If the Christian hope is reduced to the salvation of the soul in a heaven beyond death, it loses its power to renew life and change the world, and its flame is quenched; it does away into no more than a gnostic* yearning for redemption from this world’s vale of tears…
We shall only be able to overcome the unfruitful and paralyzing confrontation between the personal and the cosmic hope, individual and universal eschatology, if we neither pietistically put the soul at the center, nor secularistically the world. The center has to be God, God’s kingdom and God’s glory. The first three petitions in the Lord’s Prayer make this clear. What do we really and truly hope for? We hope for the kingdom of God. That is first and foremost a hope for God, the hope that God will arrive at his rights in creation, at his peace in his sabbath, and at his eternal joy in his image, human beings…
So in eschatology it makes sense to begin with the personal hope, then to advance to the historical hope, and finally to pass onto the cosmic hope, so as to end with God’s glory for God’s sake.
*gnostic means emphasizing the spiritual while undermining the physical. It comes from a group called, you guessed it, the Gnostics, who refused to believe that Jesus had an actual physical body. They believe the physical is not the most real…which complicates things for a Messiah who came in a human body, which is why they were declared heretics by the Church.
So, look. I actually debated posting this excerpt because this is a topic that is so, so, so easily misconstrued. These days when you say things like “it’s all about God’s glory” or “the center has to be God” people can assume that Moltmann is meaning to say things he IS NOT, in fact, saying. Since it’s hard to know what I mean by that, let me put it this way: If you are singing “It’s all about you Jesus” with your eyes closed in a church that wants you to consider your body to be a force against you, you are not meaning it in the same way that Moltmann means it here. You are, in fact, doing the exact opposite of what he means, because you have shut yourself off from other people in a worship gathering that is designed to bring you together with other people, and you have made it actually all about your own relationship with Jesus which is, to add one more kicker, veering toward the gnostic in the way you see yourself as against the world and your body and other people’s bodies in the world. Okay? Moltmann is not advocating that. And I’m certainly not either, just to be clear. He would be advocating for something like a community of faith gathering to pray the Lord’s Prayer together in such a way that puts God and God’s kingdom at the center of things, but in the process- because God designed it that way- also puts you closer together with the people in your church and the people in your world and all of creation and in fact your very own soul. After such a prayer, and during it, what you would get is eyes wide open, a grounding in your own body, and a love for God’s world that doesn’t leave even the worst parts of it out.

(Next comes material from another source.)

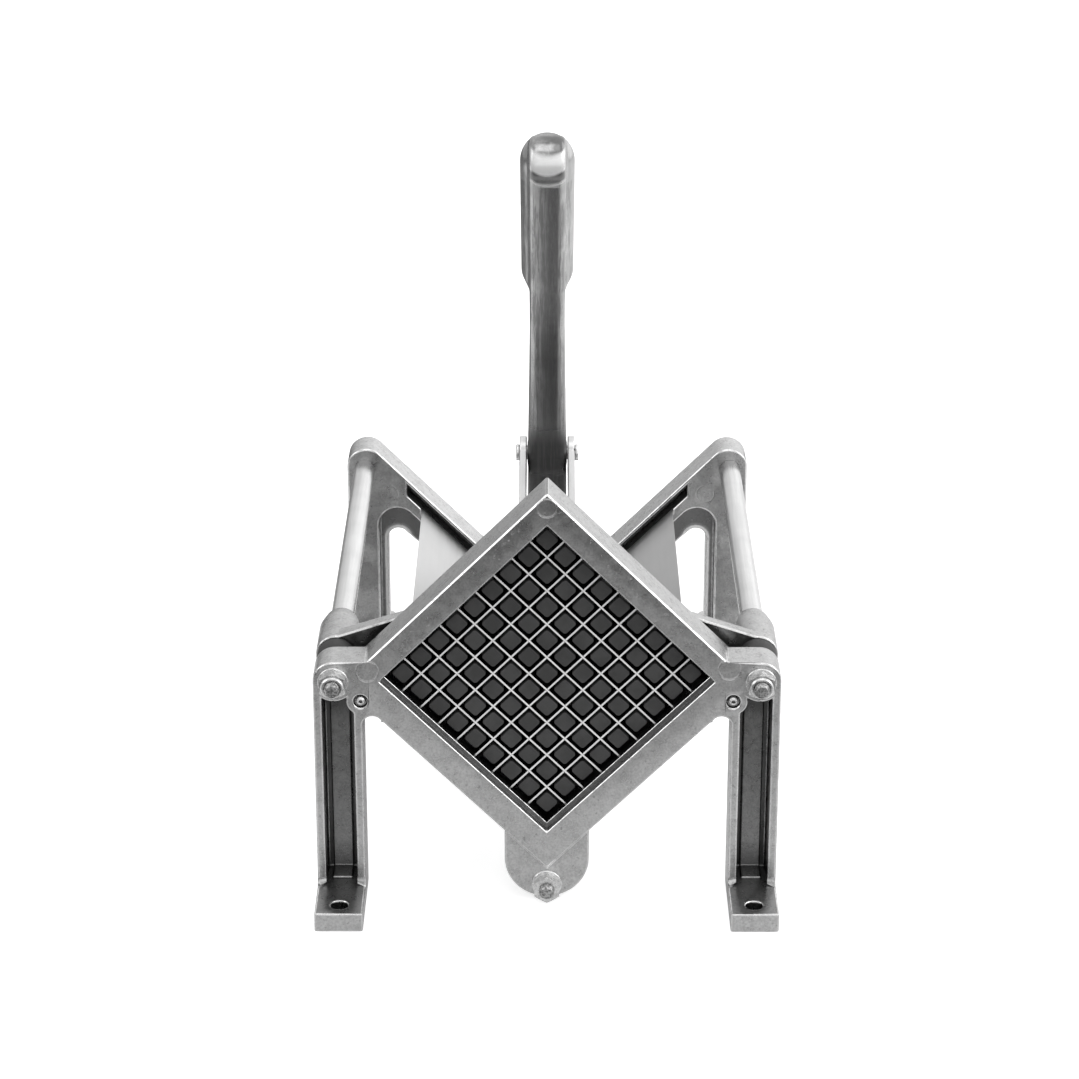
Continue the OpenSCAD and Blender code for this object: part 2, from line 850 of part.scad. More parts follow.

Moltmann absolutely means it when he says we must center on God. But here is what is the most important part about that: we do not lose ourselves when we center on God. We become fully ourselves there. Indeed the most important thing you can do to self-actualize, to use a psychological term for it, is to begin not with yourself but with God.
I cannot emphasize enough what a big idea this is, and how important it is, and I say that because nearly everyone gets it wrong. It is not a choice: does God get the glory or do I get the glory? It is a matter of order. When God gets the glory, we reflect nothing short of the very glory of God in our own bodies and selves and lives. The whole point of Moltmann writing this book about eschatology (the theology of what happens at the end of all things) is to clear this up. Eschatology is not only about personal salvation. It is about the exact thing the Lord’s Prayer calls us to petition God for: God’s kingdom come, God’s will be done, on earth as it is in heaven.
That is so much bigger than you and your relationship with God. It includes you, but if you stop there, you’ve basically resigned yourself to spiritual infancy. But- and hear this- if you make it only about God, and you try to somehow dust yourself or your body under the rug of God’s glory, you are confining yourself to spiritual lethargy. Because you cannot be all that you are supposed to be in God when you do that. God doesn’t give you points for benching yourself, no matter how much you talk about God’s glory while you sit there.
As Moltmann says, there’s a natural movement of eschatology that begins with centering in God. We are hoping for God, which is what eschatology really is. This is why he named it “The Coming of God” because it is a hope, a waiting on a promise. As we hope for God, we understand this first in our own lives as a personal hope. God has saved me (or more specifically God is saving me). Then we understand historical hope- God is saving the world. Then we move to cosmic hope- God is recreating the world so that God will be all in all, so that “the earth is filled with God’s glory” as Isiaiah says.
What is so beautiful about the prayer Jesus taught us is that it structures this very kind of thinking. In our prayer, we begin by centering on God. Our Father… We acknowledge God’s symbolic place. Who is in heaven... We give honor. Hallowed by your name. And then we pray in such a way that stretches us into the fullness of God’s hopes for the world by helping us to become the people God has designed us to be. Thy kingdom come. Give us this day. Forgive us. Deliver us from evil. And then we end by re-centering ourselves, because that’s the only way any of this becomes possible. For thine is the kingdom, and the power, and the glory forever. At the beginning and the end, we hope for God. And our hope is not unfounded, because we trust not only in God but in Jesus, who brings those hopes into the fabric of human history.
So. Another way of putting this Moltmann Monday is this. If you want to get some good eschatology, read The Coming of God. But also, and more importantly, make it a spiritual practice to pray the Lord’s Prayer, and you will find that the theology of the prayer itself will inform you in exactly the ways you need.
Excellent advice! Thank you for such a thoughtful post:)
“If you want to get some good eschatology, read The Coming of God. But also, and more importantly, make it a spiritual practice to pray the Lord’s Prayer, and you will find that the theology of the prayer itself will inform you in exactly the ways you need.”